I'm really not being flippant, I'm trying to understand how far this objectification of the subjective goes.
Yes - the goal is to have a scientific model of mental events that includes mind effecting the environment through changing real-world probabilities.  Hence, why I am trying to sell a methodological view to model mind that is not trapped in organic chem.  But measures - if only indirectly - factors like will-power and creativity.

What is conjectured by me; is a process model for simple interaction of bio-information processing leading to natural processes of purposeful behavior.  How living things understand their environment is addressed.  This model is just a (useful) map.

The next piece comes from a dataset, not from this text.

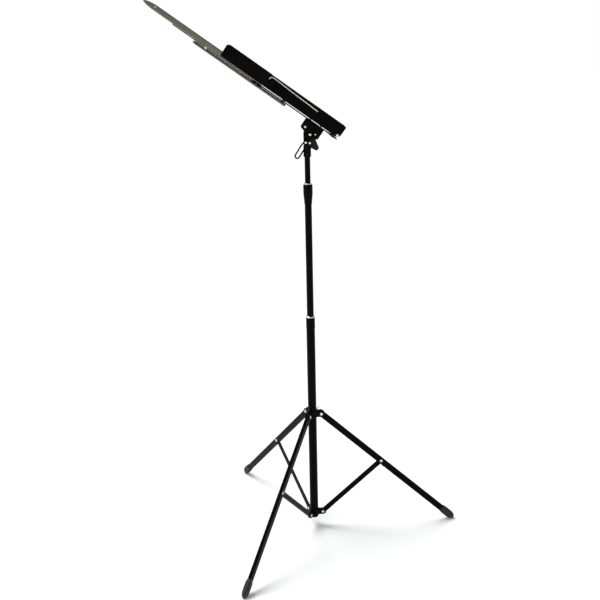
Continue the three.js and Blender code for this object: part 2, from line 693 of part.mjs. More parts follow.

On the other hand - this map based on direct perception - is not the territory of actual feelings.  One can read a communication that is brilliant and full of deep meaning - and not "get it".  Another may read the same message, in a moment of trouble, and be greatly inspired.  And further - act in a creative and inspired way based on the meaning to them personally.  

I am not espousing a dualism of physics and information science.  I am just noting both a well-developed and that they measure different levels of what is real.  There can be many more levels of analysis that just 2.  Some may produce better outcomes for life.  I am just saying there is more than one (materialism).  Information science has been very productive in the last 50 years.  But, it literally lacks meaning in its equations.